*Written instruction*
Copy each line of the records that holds the string "this".

*Task material*
▬▬▬▬▬▬▬▬▬▬

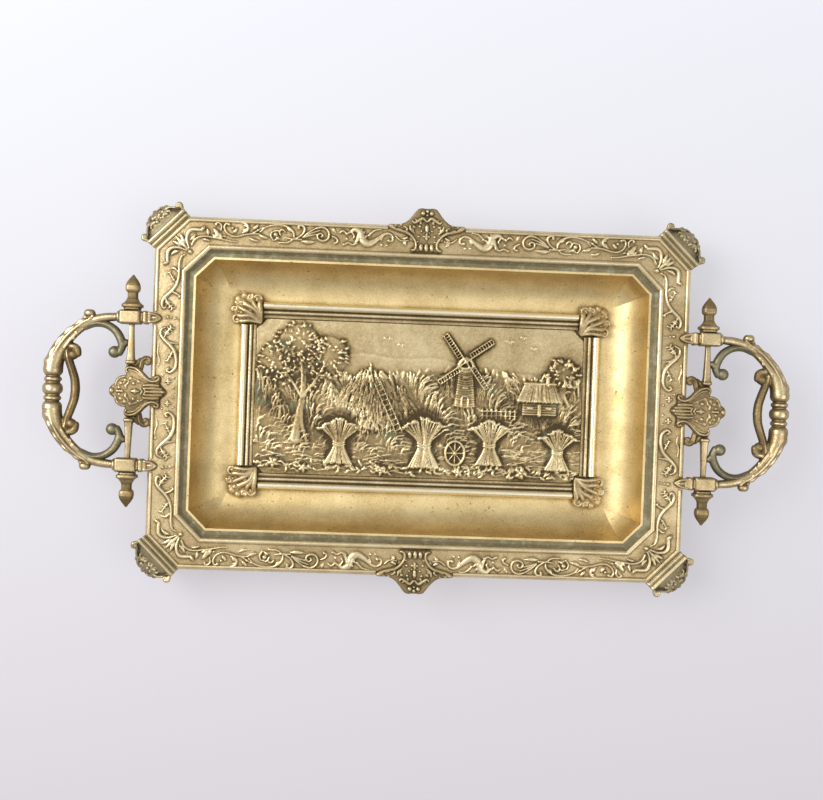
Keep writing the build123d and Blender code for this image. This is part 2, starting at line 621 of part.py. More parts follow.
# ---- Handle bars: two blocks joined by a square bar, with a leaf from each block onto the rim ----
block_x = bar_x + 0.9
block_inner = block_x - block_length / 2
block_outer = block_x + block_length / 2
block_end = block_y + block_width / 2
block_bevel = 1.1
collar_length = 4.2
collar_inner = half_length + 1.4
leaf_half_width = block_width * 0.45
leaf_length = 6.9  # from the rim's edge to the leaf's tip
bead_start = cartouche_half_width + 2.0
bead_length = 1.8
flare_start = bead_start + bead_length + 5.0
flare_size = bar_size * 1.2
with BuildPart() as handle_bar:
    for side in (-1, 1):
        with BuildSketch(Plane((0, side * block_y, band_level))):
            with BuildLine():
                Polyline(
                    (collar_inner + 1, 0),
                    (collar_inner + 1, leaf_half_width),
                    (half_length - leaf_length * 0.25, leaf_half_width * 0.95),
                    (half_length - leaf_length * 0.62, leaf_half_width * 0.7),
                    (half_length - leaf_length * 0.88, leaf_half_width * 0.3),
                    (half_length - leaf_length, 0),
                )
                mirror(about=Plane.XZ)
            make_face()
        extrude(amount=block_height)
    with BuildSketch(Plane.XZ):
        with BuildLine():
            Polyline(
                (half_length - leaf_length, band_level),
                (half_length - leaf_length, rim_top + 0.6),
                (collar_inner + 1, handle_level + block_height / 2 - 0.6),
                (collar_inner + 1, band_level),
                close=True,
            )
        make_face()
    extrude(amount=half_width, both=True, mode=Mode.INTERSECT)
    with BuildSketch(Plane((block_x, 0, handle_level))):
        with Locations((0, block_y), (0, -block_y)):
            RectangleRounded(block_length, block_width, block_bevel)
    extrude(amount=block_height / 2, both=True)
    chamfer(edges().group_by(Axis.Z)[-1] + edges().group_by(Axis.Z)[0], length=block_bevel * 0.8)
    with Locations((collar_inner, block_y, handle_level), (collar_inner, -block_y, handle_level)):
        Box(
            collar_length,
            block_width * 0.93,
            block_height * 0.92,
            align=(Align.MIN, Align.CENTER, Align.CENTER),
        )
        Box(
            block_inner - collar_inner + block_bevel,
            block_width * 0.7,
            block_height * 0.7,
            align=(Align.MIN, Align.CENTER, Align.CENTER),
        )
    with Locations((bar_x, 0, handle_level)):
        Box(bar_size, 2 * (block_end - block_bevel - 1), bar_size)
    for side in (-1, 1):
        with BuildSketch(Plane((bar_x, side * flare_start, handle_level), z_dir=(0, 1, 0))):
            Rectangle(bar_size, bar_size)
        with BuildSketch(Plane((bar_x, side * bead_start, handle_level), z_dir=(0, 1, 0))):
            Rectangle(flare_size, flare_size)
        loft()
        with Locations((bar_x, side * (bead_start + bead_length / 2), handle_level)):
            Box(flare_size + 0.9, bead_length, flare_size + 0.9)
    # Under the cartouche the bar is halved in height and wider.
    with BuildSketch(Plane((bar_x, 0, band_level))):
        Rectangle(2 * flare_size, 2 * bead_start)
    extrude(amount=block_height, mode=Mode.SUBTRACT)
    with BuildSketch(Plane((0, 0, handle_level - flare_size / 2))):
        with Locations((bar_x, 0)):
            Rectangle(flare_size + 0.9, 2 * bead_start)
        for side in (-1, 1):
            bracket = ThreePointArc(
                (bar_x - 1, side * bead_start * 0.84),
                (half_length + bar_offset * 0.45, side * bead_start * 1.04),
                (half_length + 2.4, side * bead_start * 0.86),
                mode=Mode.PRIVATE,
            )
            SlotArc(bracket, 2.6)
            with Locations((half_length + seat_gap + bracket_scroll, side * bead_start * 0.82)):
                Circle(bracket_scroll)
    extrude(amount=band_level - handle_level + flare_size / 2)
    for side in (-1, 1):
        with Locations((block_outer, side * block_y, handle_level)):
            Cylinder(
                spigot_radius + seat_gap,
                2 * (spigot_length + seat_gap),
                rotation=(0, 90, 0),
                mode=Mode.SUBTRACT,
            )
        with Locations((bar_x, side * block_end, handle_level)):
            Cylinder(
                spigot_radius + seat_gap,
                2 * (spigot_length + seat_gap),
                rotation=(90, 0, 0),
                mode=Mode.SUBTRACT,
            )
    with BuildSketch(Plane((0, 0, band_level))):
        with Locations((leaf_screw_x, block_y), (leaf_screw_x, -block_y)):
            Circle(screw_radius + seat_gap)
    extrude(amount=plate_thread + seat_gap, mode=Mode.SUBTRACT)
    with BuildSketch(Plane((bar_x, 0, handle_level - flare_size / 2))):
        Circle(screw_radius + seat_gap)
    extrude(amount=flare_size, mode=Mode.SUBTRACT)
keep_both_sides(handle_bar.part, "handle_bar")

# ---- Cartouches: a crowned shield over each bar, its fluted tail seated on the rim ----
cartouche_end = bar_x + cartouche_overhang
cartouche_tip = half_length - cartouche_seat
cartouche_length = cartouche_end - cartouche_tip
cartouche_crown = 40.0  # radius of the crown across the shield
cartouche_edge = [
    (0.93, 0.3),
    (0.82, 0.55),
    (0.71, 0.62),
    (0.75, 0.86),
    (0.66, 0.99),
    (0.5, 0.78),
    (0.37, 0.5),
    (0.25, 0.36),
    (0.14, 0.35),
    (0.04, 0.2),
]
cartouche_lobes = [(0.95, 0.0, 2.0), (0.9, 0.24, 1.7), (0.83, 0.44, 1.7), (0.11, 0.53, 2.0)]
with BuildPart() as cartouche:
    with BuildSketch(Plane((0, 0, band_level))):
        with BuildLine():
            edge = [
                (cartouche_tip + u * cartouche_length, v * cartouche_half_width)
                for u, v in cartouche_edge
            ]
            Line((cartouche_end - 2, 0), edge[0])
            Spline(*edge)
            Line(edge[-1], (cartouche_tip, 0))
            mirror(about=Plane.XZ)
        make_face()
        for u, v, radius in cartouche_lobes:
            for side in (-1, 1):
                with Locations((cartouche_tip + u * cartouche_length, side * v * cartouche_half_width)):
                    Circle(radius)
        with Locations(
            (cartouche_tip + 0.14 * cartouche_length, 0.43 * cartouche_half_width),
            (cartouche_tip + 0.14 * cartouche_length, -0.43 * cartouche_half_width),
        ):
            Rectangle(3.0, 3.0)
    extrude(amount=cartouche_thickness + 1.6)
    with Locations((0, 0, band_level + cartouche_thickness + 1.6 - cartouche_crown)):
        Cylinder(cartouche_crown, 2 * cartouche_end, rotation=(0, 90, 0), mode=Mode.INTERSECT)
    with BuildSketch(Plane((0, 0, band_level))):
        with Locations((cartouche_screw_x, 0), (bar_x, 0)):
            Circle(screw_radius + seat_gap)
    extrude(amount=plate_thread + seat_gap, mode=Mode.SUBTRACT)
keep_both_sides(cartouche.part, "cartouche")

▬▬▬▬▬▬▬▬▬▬

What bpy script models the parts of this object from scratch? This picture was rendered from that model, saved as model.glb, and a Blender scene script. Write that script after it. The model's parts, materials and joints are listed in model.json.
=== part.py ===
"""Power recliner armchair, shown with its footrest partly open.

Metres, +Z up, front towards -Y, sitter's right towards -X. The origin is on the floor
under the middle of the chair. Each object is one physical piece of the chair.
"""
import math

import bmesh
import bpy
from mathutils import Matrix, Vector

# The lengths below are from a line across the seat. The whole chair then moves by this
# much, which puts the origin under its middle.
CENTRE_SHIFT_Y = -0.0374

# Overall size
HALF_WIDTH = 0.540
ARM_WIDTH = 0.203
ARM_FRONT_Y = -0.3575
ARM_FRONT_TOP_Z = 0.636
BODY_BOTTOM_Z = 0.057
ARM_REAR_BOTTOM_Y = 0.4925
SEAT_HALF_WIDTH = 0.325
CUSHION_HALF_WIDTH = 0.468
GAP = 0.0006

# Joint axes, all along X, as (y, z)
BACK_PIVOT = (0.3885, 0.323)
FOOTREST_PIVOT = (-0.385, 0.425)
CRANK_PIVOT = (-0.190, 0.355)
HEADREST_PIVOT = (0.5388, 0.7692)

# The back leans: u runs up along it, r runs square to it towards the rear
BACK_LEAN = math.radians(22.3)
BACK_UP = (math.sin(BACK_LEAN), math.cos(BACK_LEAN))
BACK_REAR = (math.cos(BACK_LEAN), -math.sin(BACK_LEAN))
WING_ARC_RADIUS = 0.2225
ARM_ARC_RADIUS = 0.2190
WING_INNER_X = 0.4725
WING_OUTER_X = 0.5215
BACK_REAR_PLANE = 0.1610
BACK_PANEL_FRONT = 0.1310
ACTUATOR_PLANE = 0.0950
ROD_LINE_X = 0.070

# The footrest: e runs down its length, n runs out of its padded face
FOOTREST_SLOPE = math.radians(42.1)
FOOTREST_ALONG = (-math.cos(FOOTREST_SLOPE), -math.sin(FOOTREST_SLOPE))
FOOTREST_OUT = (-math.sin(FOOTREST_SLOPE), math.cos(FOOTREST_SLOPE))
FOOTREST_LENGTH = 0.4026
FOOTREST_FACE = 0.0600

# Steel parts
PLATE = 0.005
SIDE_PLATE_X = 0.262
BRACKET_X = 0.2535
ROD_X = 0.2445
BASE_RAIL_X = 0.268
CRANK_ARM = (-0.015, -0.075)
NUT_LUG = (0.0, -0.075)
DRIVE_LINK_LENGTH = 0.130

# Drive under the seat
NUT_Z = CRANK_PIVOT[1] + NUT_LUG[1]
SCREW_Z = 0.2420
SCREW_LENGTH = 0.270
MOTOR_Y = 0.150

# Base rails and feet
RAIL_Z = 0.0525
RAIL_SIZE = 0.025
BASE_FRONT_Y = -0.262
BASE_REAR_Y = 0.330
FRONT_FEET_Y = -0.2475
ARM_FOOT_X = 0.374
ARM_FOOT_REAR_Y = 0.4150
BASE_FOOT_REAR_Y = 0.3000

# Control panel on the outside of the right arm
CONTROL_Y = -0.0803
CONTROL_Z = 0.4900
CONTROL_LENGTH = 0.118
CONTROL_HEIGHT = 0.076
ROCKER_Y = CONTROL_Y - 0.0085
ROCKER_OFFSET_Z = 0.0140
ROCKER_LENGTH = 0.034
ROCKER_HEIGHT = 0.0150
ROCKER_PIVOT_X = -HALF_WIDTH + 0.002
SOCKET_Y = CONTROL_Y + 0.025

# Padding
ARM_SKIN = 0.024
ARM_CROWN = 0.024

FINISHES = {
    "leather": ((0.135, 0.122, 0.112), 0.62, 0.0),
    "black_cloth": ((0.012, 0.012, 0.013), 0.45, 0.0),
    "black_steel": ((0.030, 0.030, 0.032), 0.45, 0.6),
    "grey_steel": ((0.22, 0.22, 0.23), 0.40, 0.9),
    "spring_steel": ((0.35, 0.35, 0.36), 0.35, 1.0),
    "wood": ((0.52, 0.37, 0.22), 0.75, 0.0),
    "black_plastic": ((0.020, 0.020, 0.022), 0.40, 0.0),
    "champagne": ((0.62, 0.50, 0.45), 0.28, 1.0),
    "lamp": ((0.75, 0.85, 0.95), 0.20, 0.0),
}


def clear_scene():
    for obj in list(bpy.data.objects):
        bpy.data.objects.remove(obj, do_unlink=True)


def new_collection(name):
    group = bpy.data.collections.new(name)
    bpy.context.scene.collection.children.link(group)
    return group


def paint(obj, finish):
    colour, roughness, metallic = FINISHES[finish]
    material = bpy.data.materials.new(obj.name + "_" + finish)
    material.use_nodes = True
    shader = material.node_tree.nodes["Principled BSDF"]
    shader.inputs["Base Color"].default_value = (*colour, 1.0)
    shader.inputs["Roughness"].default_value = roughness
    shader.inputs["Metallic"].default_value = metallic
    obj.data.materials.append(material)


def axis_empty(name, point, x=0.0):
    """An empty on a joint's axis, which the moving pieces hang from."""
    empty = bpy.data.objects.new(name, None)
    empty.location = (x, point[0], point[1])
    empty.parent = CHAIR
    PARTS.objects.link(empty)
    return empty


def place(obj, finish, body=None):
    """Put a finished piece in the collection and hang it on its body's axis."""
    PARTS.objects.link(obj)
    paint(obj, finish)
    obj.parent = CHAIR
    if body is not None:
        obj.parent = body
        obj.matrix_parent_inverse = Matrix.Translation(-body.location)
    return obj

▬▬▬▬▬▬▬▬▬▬

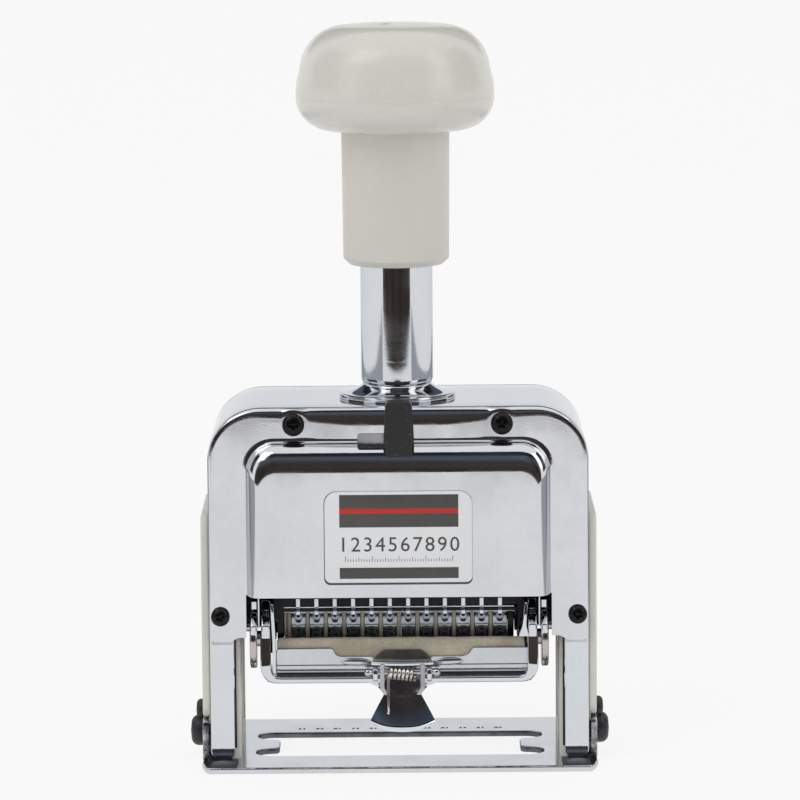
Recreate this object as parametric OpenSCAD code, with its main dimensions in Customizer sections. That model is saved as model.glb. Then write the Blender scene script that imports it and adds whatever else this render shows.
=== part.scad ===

▬▬▬▬▬▬▬▬▬▬

*Reply to the task*
Keep writing the build123d and Blender code for this image. This is part 2, starting at line 621 of part.py. More parts follow.
What bpy script models the parts of this object from scratch? This picture was rendered from that model, saved as model.glb, and a Blender scene script. Write that script after it. The model's parts, materials and joints are listed in model.json.
# The lengths below are from a line across the seat. The whole chair then moves by this
Recreate this object as parametric OpenSCAD code, with its main dimensions in Customizer sections. That model is saved as model.glb. Then write the Blender scene script that imports it and adds whatever else this render shows.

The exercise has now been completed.